Getting semi-naked onstage was nothing new to Prince by the time the Nineties rolled around. He'd already spent an entire decade virtually shirtless. But he outdid himself at the MTV Video Music Awards in 1991. After coming out in a porous yellow jumpsuit to perform a seven-minute version of his Diamonds and Pearls hit "Gett Off," he twirls around to reveal the cutaway in his suit, which displays his bare ass in all its glory. At the same moment, he sings, "Let me show you, baby, I'm a talented boy." Then again, it makes sense that Prince would let his cheek flag fly on nation television; in an interview with NME five years later, he said, "I find freedom sexy. I find freedom so sexy I can’t even explain it to you." And after all, this is the same man who sang in "Controversy," "People call me rude/I wish we were all nude."
"People think I'm a crazy fool for writing 'slave' on my face," Prince told Rolling Stone in 1996. "But if I can't do what I want to do, what am I?" It's an existential question for an existential time in Prince's life. After numerous tussles with his label, Warner Bros. – including, ironically, a fight over the release of his song "My Name Is Prince" as the first single from 1992's Love Symbol Album – Prince appeared in public with the word "slave" elegantly penned on his cheek. Then he declared that the mysterious symbol that had adorned the cover of Love Symbol Album would, in fact, become his new name. These gestures were a radical demonstration of emancipation from a corporate overlord that Prince found untenable. And in a grungy decade that was embracing anti-corporate sentiment, they created a furor. "When you stop a man from dreaming," he continued in Rolling Stone, "he becomes a slave. That's where I was. I don't own Prince's music. If you don't own your masters, your master owns you." He reverted to "Prince" in 2000, but by then, his name change had become the stuff of pop-culture legend.
Two marriages, dalliances with numerous collaborators over the years – Prince sang songs about sex, lust and love from a well-informed perspective. So why did he need to take out ads in a handful of American and international newspapers in 1993, featuring a bleary photo of himself along with the modest request, "Eligible bachelor seeks the most beautiful girl in the world to spend the holidays with"? As reported by Reuters, a former associate of Prince said the star "was probably looking for a woman to inspire his creative side, with maybe a bit of romance on the side."
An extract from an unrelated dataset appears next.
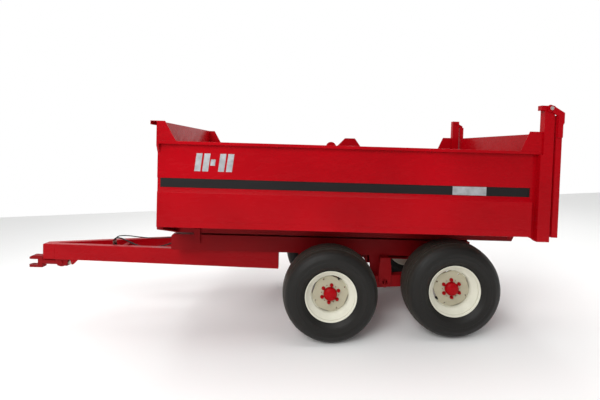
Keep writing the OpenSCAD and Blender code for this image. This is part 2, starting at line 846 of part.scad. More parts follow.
module gate_arms() {
    y = gate_half;
    color(red) placed() both_sides() difference() {
        along_y(y, y + arm_t) polygon([
            [pin_x - 34, pin_z - 42], [pin_x - 34, pin_z + 20], [pin_x - 12, pin_z + 34],
            [pin_x + 16, pin_z + 27],
            [arm_end, arm_top], [arm_end, arm_top - 113],
            [gate_end - 4, head_top + 80], [gate_end - 4, head_top - 60], [gate_x + 6, head_top - 60],
            [gate_x + 6, pin_z - 92], [pin_x + 12, pin_z - 44]]);
        rod_y(pin_x, pin_z - 5, gate_pin_d / 2 + run, y - 1, y + arm_t + 1);
    }
}

module latch_shaft() {
    color("#7C1A20") placed() {
        rod_y(latch_x, latch_z, latch_r, -long_half - 6, long_half + 6);
        both_sides() {
            // Hooks that reach behind the strikers
            along_y(latch_y, latch_y + 24) difference() {
                union() {
                    translate([latch_x, latch_z]) circle(r = 36);
                    polygon([
                        [latch_x - 14, latch_z - 36], [gate_end - 2, latch_z + 34],
                        [gate_end + 34, latch_z + 78],
                        [gate_end + 34, latch_z + 118], [gate_end + 12, latch_z + 118],
                        [gate_end + 8, latch_z + 84], [gate_end - 30, latch_z + 62], [latch_x, latch_z + 38]]);
                }
                translate([latch_x, latch_z]) circle(r = latch_r);
            }
        }
        // Crank that the release rod pulls
        along_y(250, 268) difference() {
            hull() {
                translate([latch_x, latch_z]) circle(r = 34, $fn = 32);
                translate([latch_x - 110, latch_z + 10]) circle(r = 22, $fn = 32);
            }
            translate([latch_x, latch_z]) circle(r = latch_r);
            translate([latch_x - 110, latch_z + 10]) circle(r = 9);
        }
    }
}

module gate_strikers() {
    color("#7C1A20") placed() both_sides() {
        // Pins that the hooks hold, on lugs under the gate
        for (y = [latch_y - 16, latch_y + 28]) along_y(y, y + 12) difference() {
            polygon([
                [gate_x + 10, gate_low], [gate_x + 10, gate_low - 30], [gate_end - 22, gate_low - 66],
                [gate_end + 4, gate_low - 66], [gate_end + 4, gate_low]]);
            translate([gate_end - 14, gate_low - 46]) circle(r = 12);
        }
        rod_y(gate_end - 14, gate_low - 46, 12, latch_y - 22, latch_y + 46);
    }
}

/* ---- tipping ram ---- */

module ram_barrel() {
    color("#2B2B2D") placed() {
        difference() {
            union() {
                translate([ram_x, 0, barrel_top - barrel_len]) cylinder(r = stage_r(0), h = barrel_len);
                translate([ram_x, 0, barrel_top - 34]) cylinder(r = stage_r(0) + 8, h = 34);
                rod_y(ram_x, ram_low_z, 30, -stage_r(0) - 52, stage_r(0) + 52);
            }
            translate([ram_x, 0, barrel_top - barrel_len + 22]) cylinder(r = stage_r(1) + run, h = barrel_len);
        }
    }
}

module ram_stage(k) {
    top = barrel_top + 14 * k;
    low = barrel_top - barrel_len + 22 + 8 * k;
    color("#B9BCC0") placed() difference() {
        translate([ram_x, 0, low]) cylinder(r = stage_r(k), h = top - low);
        if (k < 3) translate([ram_x, 0, low + 8 - run]) cylinder(r = stage_r(k + 1) + run, h = top - low);
    }
    if (k == 3) color("#B9BCC0") placed() {
        translate([ram_x, 0, top]) cylinder(r = 30, h = ram_head_z - top);
        translate([ram_x, 0, ram_head_z]) sphere(r = ball_r);
    }
}

module ram_cradle() {
    y0 = stage_r(0) + 14;
    color(red) placed() {
        both_sides() difference() {
            along_y(y0, y0 + 30) hull() {
                translate([ram_x, ram_low_z]) circle(r = 62, $fn = 32);
                rect([ram_x - 110, beam_low + 14], [ram_x + 110, beam_low + 20]);
            }
            rod_y(ram_x, ram_low_z, 30 + run, 0, y0 + 60);
        }
        both_sides() for (x = [ram_x - 110, ram_x + 50])
            tube_y(y0, beam_in, x, x + 60, beam_low + 20, beam_low + 90, 6);
    }
}

/* ---- parking stand ---- */

module stand_bracket() {
    color(red) placed() {
        both_sides() difference() {
            along_y(52, 66) hull() {
                translate([stand_x, stand_z]) circle(r = 46, $fn = 32);
                translate([stand_x + 50, stand_z - 10]) circle(r = 20, $fn = 32);
                rect([stand_x - 80, beam_low + 10], [stand_x + 80, beam_low + 20]);
            }
            rod_y(stand_x, stand_z, 16, 40, 80);
        }
        // Bar that stops the leg just past upright
        translate([stand_x, 0, stand_z]) rotate([0, -stand_lean - nose_up, 0])
            rod_y(leg_w / 2 + 10.5, -20, 10, -52, 52);
        tube_y(-beam_in, beam_in, stand_x - 70, stand_x + 70, beam_low + 20, beam_low + 120, 6);
        rod_y(stand_x, stand_z, 16, -78, 78);
    }
}

// The leg is drawn where it stands on the ground, leaning past upright against its stop
module stand_leg() {
    top_x = level_x(stand_x, stand_z) - centre_x;
    top_z = hub_z - (stand_x - pivot_x) * sin(nose_up) + (stand_z - hub_z) * cos(nose_up);
    leg = top_z / cos(stand_lean);
    foot_x = top_x + top_z * tan(stand_lean);
    color(red) {
        translate([top_x, 0, top_z]) rotate([0, -stand_lean, 0]) difference() {
            union() {
                box([-leg_w / 2, -leg_w / 2, -leg + 40], [leg_w / 2, leg_w / 2, 0]);
                rod_y(0, 0, leg_w / 2 - 1, -49, 49);
            }
            rod_y(0, 0, 16 + run, -60, 60);
            box([-leg_w / 2 + 6, -leg_w / 2 + 6, -leg + 90], [leg_w / 2 - 6, leg_w / 2 - 6, -60]);
        }
        box([foot_x - 110, -90, 0], [foot_x + 110, 90, 10]);
        // Shoe that ties the leg to its foot plate
        translate([foot_x, 0, 0]) along_y(-leg_w / 2 - 6, leg_w / 2 + 6)
            polygon([[-64, 9], [64, 9], [36, 64], [-60, 64]]);
    }
}

module tip_hinge_pins() {
    color("#9C9C98") placed() both_sides()
        rod_y(tip_x, tip_z, tip_pin_d / 2, beam_in - 56, beam_half + 14);
}

/* ---- hoses along the drawbar ---- */

module hose_holder() {
    color("#26262A") placed() {
        box([holder_x - 20, -46, holder_z + 6], [holder_x + 16, 46, holder_z + 14]);
        box([holder_x - 20, -46, holder_z - 50], [holder_x - 12, 46, holder_z + 6]);
        box([holder_x - 12, -46, holder_z - 50], [brace_x, 46, holder_z - 42]);
        both_sides() translate([holder_x, 26, holder_z + 14]) difference() {
            cylinder(r = 17, h = 30);
            translate([0, 0, -1]) cylinder(r = 11, h = 40);
        }
    }
}

module hose_couplings() {
    color("#C8C9C4") placed() both_sides() translate([holder_x, 26, holder_z + 14]) {
        cylinder(r = 11, h = 34);
        translate([0, 0, 34]) cylinder(r = 15, h = 26, $fn = 6);
    }
}

// Routes in level millimetres, from a coupling to the chassis's front member
pressure_route = [
    [-1030, -26, 791], [-1030, -26, 800], [-1030, -26, 812], [-1018, -28, 830], [-990, -32, 846],
    [-950, -40, 850], [-900, -50, 842], [-840, -62, 824], [-770, -76, 800], [-700, -90, 778],
    [-620, -104, 760], [-530, -116, 750], [-430, -126, 752], [-330, -132, 770], [-230, -134, 800],
    [-140, -134, 836], [-80, -134, 864], [-30, -134, 880], [-15, -134, 880], [0, -134, 880],
    [10, -134, 880]];
return_route = [
    [-1030, 26, 791], [-1030, 26, 800], [-1030, 26, 812], [-1020, 26, 836], [-994, 28, 856],
    [-956, 30, 864], [-900, 34, 866], [-830, 40, 862], [-750, 46, 852], [-660, 54, 842],
    [-560, 62, 834], [-450, 70, 832], [-340, 76, 838], [-230, 80, 850], [-140, 82, 868],
    [-80, 82, 880], [-30, 82, 884], [-15, 82, 884], [0, 82, 884], [10, 82, 884]];

function unit(v) = v / norm(v);
function catmull(a, b, c, d, t) =
    0.5 * ((2 * b) + (c - a) * t + (2 * a - 5 * b + 4 * c - d) * t * t + (3 * b - a - 3 * c + d) * t * t * t);
function smooth_route(p, n) = [
    for (i = [0:len(p) - 2]) for (k = [0:n - 1])
        catmull(p[max(i - 1, 0)], p[i], p[i + 1], p[min(i + 2, len(p) - 1)], k / n),
    p[len(p) - 1]];

// A tube of constant radius swept along a smoothed route that stays near an x-z plane
module hose(route, r) {
    p = smooth_route(route, 3);
    n = len(p);
    m = 10;
    rings = [for (i = [0:n - 1])
        let (t = unit(p[min(i + 1, n - 1)] - p[max(i - 1, 0)]),
            u = unit(cross(t, [0, 1, 0])), v = cross(u, t))
        for (k = [0:m - 1]) p[i] + r * (cos(360 * k / m) * u + sin(360 * k / m) * v)];
    sides = [for (i = [0:n - 2]) for (k = [0:m - 1])
        let (a = i * m + k, b = i * m + (k + 1) % m) [a, a + m, b + m, b]];
    polyhedron(rings, concat(sides, [[for (k = [0:m - 1]) k]], [[for (k = [m - 1:-1:0]) (n - 1) * m + k]]));
}

module pressure_hose() {
    color("#1F1F22") placed() hose(pressure_route, 9);
}

module return_hose() {
    color("#1F1F22") placed() hose(return_route, 7);
}

chassis_beams();
cross_members();
drawbar_rails();
drawbar_nose();
hitch_cheeks();
hitch_fork();
fork_nut();
safety_lug();
bogie_hangers();
pivot_shaft();
ram_cradle();
stand_bracket();
stand_leg();
tip_hinge_pins();
hose_holder();
hose_couplings();
pressure_hose();
return_hose();
walking_beam(-1);  // left_walking_beam
walking_beam(1);  // right_walking_beam
stub_axles(-1);  // left_stub_axles
stub_axles(1);  // right_stub_axles
tyre(-1, -1);  // left_front_tyre
rim(-1, -1, 113.5);  // left_front_rim
hub(-1, -1);  // left_front_hub
wheel_nuts(-1, -1, 113.5, 29.6);  // left_front_nuts
tyre(-1, 1);  // left_rear_tyre
rim(-1, 1, 163);  // left_rear_rim
hub(-1, 1);  // left_rear_hub
wheel_nuts(-1, 1, 163, 244.4);  // left_rear_nuts
tyre(1, -1);  // right_front_tyre
rim(1, -1, 50);  // right_front_rim
hub(1, -1);  // right_front_hub
wheel_nuts(1, -1, 50, 290);  // right_front_nuts
tyre(1, 1);  // right_rear_tyre
rim(1, 1, 20);  // right_rear_rim
hub(1, 1);  // right_rear_hub
wheel_nuts(1, 1, 20, 130);  // right_rear_nuts
body_floor();
long_rails();
cross_bearers();
side_wall(-1);  // left_side
side_wall(1);  // right_side
top_rails();
front_wall();
corner_gussets();
rear_posts();
side_stripes();
marker_plates();
rail_brackets();
ram_cup();
gate_sheet();
gate_frame();
gate_arms();
latch_shaft();
gate_strikers();
ram_barrel();
ram_stage(1);  // ram_stage_1
ram_stage(2);  // ram_stage_2
ram_stage(3);  // ram_stage_3
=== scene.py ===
import json
import math

import bmesh
import bpy
from mathutils import Matrix, Vector

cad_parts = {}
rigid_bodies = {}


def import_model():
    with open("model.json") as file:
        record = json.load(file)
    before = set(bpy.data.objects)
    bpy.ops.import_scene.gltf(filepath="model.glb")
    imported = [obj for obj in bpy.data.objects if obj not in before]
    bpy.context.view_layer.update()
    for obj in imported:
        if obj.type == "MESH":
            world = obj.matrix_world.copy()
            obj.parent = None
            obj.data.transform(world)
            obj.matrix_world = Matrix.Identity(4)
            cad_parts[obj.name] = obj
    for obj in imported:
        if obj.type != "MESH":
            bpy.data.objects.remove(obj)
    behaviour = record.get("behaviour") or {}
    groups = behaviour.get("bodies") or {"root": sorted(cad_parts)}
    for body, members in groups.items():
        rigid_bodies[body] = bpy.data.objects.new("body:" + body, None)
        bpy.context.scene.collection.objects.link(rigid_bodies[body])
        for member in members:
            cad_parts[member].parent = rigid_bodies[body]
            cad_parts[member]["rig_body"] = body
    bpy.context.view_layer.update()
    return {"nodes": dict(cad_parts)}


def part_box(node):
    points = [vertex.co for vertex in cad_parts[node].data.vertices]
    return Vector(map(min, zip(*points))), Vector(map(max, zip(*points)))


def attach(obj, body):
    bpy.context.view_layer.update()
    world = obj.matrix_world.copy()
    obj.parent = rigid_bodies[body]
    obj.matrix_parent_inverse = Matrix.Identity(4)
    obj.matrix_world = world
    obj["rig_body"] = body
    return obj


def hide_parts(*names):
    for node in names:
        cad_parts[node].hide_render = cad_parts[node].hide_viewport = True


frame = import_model()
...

"I do feel like a punk, because no one believes in God anymore," Prince once told NME. Five years later, he converted to the Jehovah's Witness faith after long discussions with Sly and the Family Stone alum Larry Graham – a rebellious move for the artist formerly known as a hyper-sexed playboy. But Prince had long expressed his spirituality, although it took an unexpected turn in 2001 when Graham took Prince door-to-door to preach. As a Jewish family in Eden Prairie, Minnesota, recounted to the Minneapolis–St. Paul Star-Tribune, they answered a knock on their door – on Yom Kippur, no less – to see the two musicians standing there. "Then they start in on this Jehovah's Witnesses stuff,'' recalled a family member. ''I said, 'You know what? You've walked into a Jewish household, and this is not something I'm interested in.' [Prince] says, 'Can I just finish?'"
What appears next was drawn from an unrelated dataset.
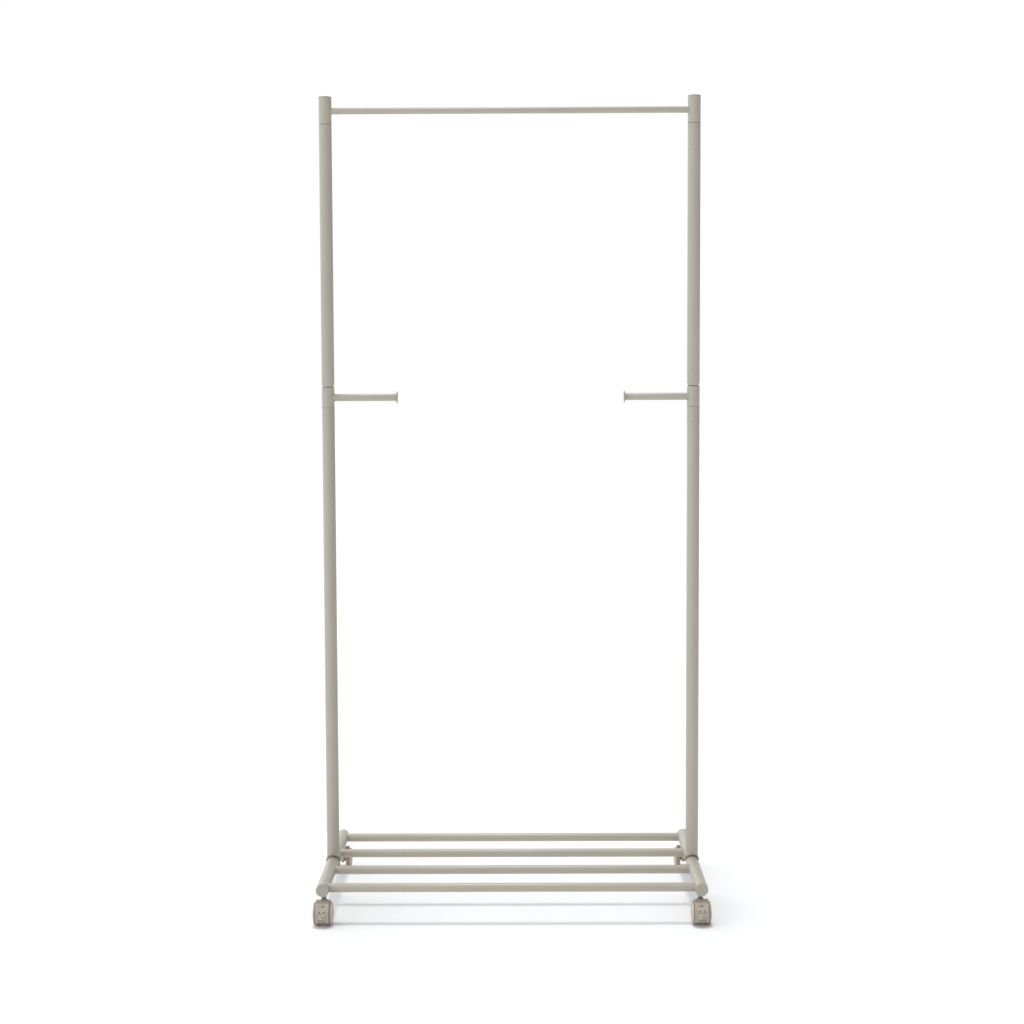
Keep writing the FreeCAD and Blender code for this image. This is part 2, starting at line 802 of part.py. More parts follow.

After so much friction between Prince and the music industry, things seemed to settle down a bit in the Aughts. The fight flared up again in 2007, when the British tabloid The Daily Mail announced it was partnering with Prince to give away CD of his new album, Planet Earth, inside copies of the paper – to two million readers. Even odder: The giveaway would happen nearly a month before the album's official release date. In the Mail's promotional article regarding the giveaway, Prince explains he made the move as a way of "spreading my music and my word to as many people as possible. It's direct marketing, which proves I don't have to be in the speculation business of the record industry, which is going through tumultuous times right now." That tumult spilled over when Prince's label Columbia, who hadn't been informed of the giveaway, retaliated by yanking the release of Planet Earth in the U.K.
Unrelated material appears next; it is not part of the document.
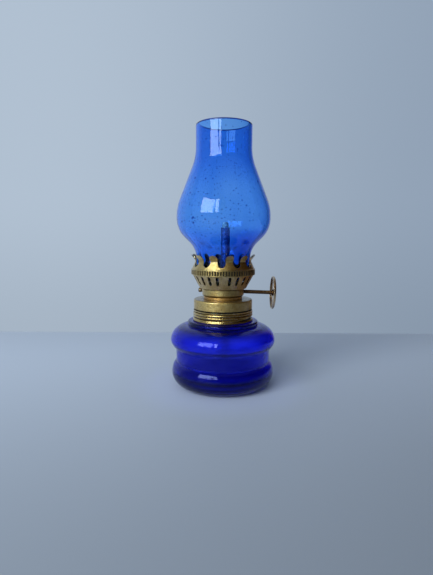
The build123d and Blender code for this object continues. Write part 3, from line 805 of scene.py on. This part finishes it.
class LAMP_OT_stage(bpy.types.Operator):
    """Table, room light, window and camera"""

    bl_idname = "lamp.stage"
    bl_label = "Stage"

    def execute(self, context):
        stage = context.scene.lamp_stage
        context.scene.view_settings.view_transform = "Standard"
        self.table(stage)
        self.room(stage)
        self.window(stage)
        self.camera(stage)
        return {"FINISHED"}

    def table(self, stage):
        """Plain table top that ends in a straight edge behind the lamp, with painted light: lighter far off and to
        the left, a pool of pale blue light round the lamp's foot, and a pale blue glow where glass shows it.
        """
        deselect()
        reach = 2.0
        drop = 0.02 * MM  # a hair under the foot, so that the two don't fight
        bpy.ops.mesh.primitive_plane_add(size=2 * reach, location=(0, stage.table_edge - reach, -drop))
        table = bpy.context.object
        bpy.ops.object.transform_apply(location=True, rotation=True, scale=True)
        table.name = "table_top"
        paint = Finish("table_paint", Roughness=0.65, Emission_Strength=1.0)
        place = paint.place()
        across, depth, _ = paint.axes(place)
        cloud = paint.noise(place, 3.0)
        # Painted light: the table is lighter far off and to the left, and darker near and to the right.
        far = depth.between(-0.17, 0.07, 0.0, 0.81)
        left = across.between(-0.10, 0.10, 0.25, 0.05)
        share = far + left + cloud * 0.04 - 0.07
        pale = tuple(stage.table_colour)
        # Painted light: a pool of pale blue light on the table round the lamp's foot.
        glow = ((across * across + depth * depth) ** 0.5).between(0.022, 0.048, 0.3, 0.0)
        plain = paint.mix(share, dimmed(pale, 0.35), pale)
        paint.feed("Base Color", paint.mix(glow, plain, (0.62, 0.66, 0.92)))
        # Painted light: the table glows pale blue in rays that come through glass.
        through = paint.node("ShaderNodeLightPath", output="Is Transmission Ray")
        paint.feed("Emission Color", paint.mix(through, (0.0, 0.0, 0.0), (0.5, 0.7, 0.95)))
        table.data.materials.append(paint.material)

    def room(self, stage):
        """Pale backdrop for the camera, and a room that is bright at the back and left and dark elsewhere."""
        world = bpy.data.worlds.new("room")
        bpy.context.scene.world = world
        world.use_nodes = True
        shade = NodeTree(world.node_tree)
        output = shade.tree.nodes.new("ShaderNodeOutputWorld")
        direction = shade.node("ShaderNodeTexCoord", output="Generated")
        across, ahead, up = shade.axes(direction)
        left = across.between(-0.4, 0.55, 1.0, 0.0)
        wall = shade.mix(left, (0.28, 0.355, 0.46), (0.44, 0.53, 0.64))
        low = up.between(-0.25, 0.1, 0.86, 1.0)
        seen = shade.node("ShaderNodeLightPath", output="Is Camera Ray")
        through = shade.node("ShaderNodeLightPath", output="Is Transmission Ray")
        mirrored = shade.node("ShaderNodeLightPath", output="Is Glossy Ray")
        behind = ahead.between(-0.1, 0.4, 0.0, 1.0)
        beside = across.between(-0.7, -0.3, 1.0, 0.0)
        right = across.between(0.3, 0.7, 0.0, 1.0)
        lit = behind.most(beside * 0.5) * (1.0 - right)
        overhead = up.between(0.45, 0.9, 0.0, 1.0) * stage.ceiling
        reflected = (lit * low).most(overhead).most(stage.dark_side)
        front_right = ahead.between(-0.6, 0.0, 1.0, 0.0) * across.between(-0.5, 0.0, 0.0, 1.0)
        warm = (right * (1.0 - overhead)).most(front_right)
        reflected_colour = shade.mix(warm, wall, (0.7, 0.5, 0.3))
        glassy = stage.glow * across.between(0.2, 0.9, 1.0, 0.6) * up.between(-0.5, -0.1, 0.7, 1.0)
        # Rays through glass count as glossy ones too, so they are told apart first.
        mirrored = mirrored * (1.0 - through) * (1.0 - seen)
        dull = (1.0 - mirrored) * (1.0 - through) * (1.0 - seen)
        level = seen * low + through * glassy + mirrored * reflected + dull * stage.fill
        colour = shade.mix(mirrored, wall, reflected_colour)
        background = shade.node("ShaderNodeBackground", {}, {"Color": colour, "Strength": level})
        shade.set_input(output.inputs["Surface"], background)

    def window(self, stage):
        """Two panes of a window, high on the left behind the camera, as angles seen from the lamp."""
        lamp_middle = Vector((0, 0, (CAD_BOX[0].z + CAD_BOX[1].z) / 2))
        distance = 0.7
        up_angle = math.radians(24.5)
        half_height = math.radians(14.7)
        tall = 2 * distance * math.tan(half_height)
        panes = (("window_pane", 41.0, 15.0), ("window_side_pane", 16.7, 3.8))
        for name, bearing, half_width in panes:
            light = bpy.data.lights.new(name, "AREA")
            light.shape = "RECTANGLE"
            light.size = 2 * distance * math.tan(math.radians(half_width))
            light.size_y = tall
            light.energy = stage.window_light * math.pi * light.size * light.size_y
            light.color = (0.84, 0.95, 1.0)
            lamp = bpy.data.objects.new(name, light)
            bpy.context.scene.collection.objects.link(lamp)
            lamp.visible_camera = False
            side = math.radians(bearing)
            flat = math.cos(up_angle)
            toward = Vector((-math.sin(side) * flat, -math.cos(side) * flat, math.sin(up_angle)))
            lamp.location = lamp_middle + toward * distance
            lamp.rotation_euler = toward.to_track_quat("Z", "Y").to_euler()

    def camera(self, stage):
        """Camera in front of the lamp, a little above it and looking slightly down."""
        data = bpy.data.cameras.new("camera")
        camera = bpy.data.objects.new("camera", data)
        bpy.context.scene.collection.objects.link(camera)
        data.sensor_width = 36.0
        data.lens = stage.camera_lens
        data.clip_start = 0.005
        data.clip_end = 20.0
        pitch = Matrix.Rotation(math.pi / 2 - stage.camera_pitch, 4, "X")
        roll = Matrix.Rotation(stage.camera_roll, 4, "Z")
        camera.matrix_world = Matrix.Translation(stage.camera_place) @ pitch @ roll
        bpy.context.scene.camera = camera


class LAMP_PT_panel(bpy.types.Panel):
    """Buttons that make the lamp, in order"""

    bl_idname = "LAMP_PT_panel"
    bl_label = "Oil Lamp"
    bl_space_type = "VIEW_3D"
    bl_region_type = "UI"
    bl_category = "Oil Lamp"

    def draw(self, context):
        for operator in OPERATORS:
            self.layout.operator(operator.bl_idname)
        for settings in SETTINGS:
            group = getattr(context.scene, settings)
            for name in group.__annotations__:
                self.layout.prop(group, name)


SETTINGS = {
    "lamp_stage": LampStageSettings,
    "lamp_glass": LampGlassSettings,
    "lamp_brass": LampBrassSettings,
}
OPERATORS = (
    LAMP_OT_fount,
    LAMP_OT_collar,
    LAMP_OT_burner,
    LAMP_OT_winder,
    LAMP_OT_wick,
    LAMP_OT_chimney,
    LAMP_OT_stage,
)


def register():
    for cls in (*SETTINGS.values(), *OPERATORS, LAMP_PT_panel):
        bpy.utils.register_class(cls)
    for name, settings in SETTINGS.items():
        setattr(bpy.types.Scene, name, bpy.props.PointerProperty(type=settings))


def unregister():
    for name in SETTINGS:
        delattr(bpy.types.Scene, name)
    for cls in (LAMP_PT_panel, *reversed(OPERATORS), *reversed(tuple(SETTINGS.values()))):
        bpy.utils.unregister_class(cls)


def main():
    register()
    for operator in OPERATORS:
        group, name = operator.bl_idname.split(".")
        getattr(getattr(bpy.ops, group), name)()


if __name__ == "__main__":
    main()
As Prince said in a 2008 New Yorker profile, he decided to try a different method of defusing a stalker situation than slapping on a restraining order. "There was this woman. She used to come to Paisley Park and just sit outside on the swings," he remembered. "So I went out there one day and I was, like, 'Hey, all my friends in there say you're a stalker. And that I should call the police. But I don't want to do that, so why don't you tell me what you want to happen. Why are you here? How do you want this to end?' And she didn't really have an answer for that. In the end, all she wanted was to be seen, for me to look at her. And she left and didn't come back." Keep in mind, he also once told the NME, "People fascinate me. They're amazing! Life fascinates me! And I'm no more fascinated by my own life than by anyone else's." In the end, Prince's philosophical approach to this particular stalker seems to have done the trick.
There's no denying Prince was a visionary when it came to almost everything … except the Internet. A pioneer in songwriting, recording, fashion and performing, he never quite got the hang of cyberspace. In 2010, after many failed attempts to engage social media, he told The Mirror, "The Internet's completely over. … The Internet's like MTV. At one time MTV was hip and suddenly it became outdated. Anyway, all these computers and digital gadgets are no good. They just fill your head with numbers and that can't be good for you." Prince's retreat from what little online life he had in the first place also resulted in a dearth of streaming music, thanks to his exclusive deal with Jay Z's subscription-only Tidal. Luckily, Prince's lack of Internet savvy was just another reason to love him.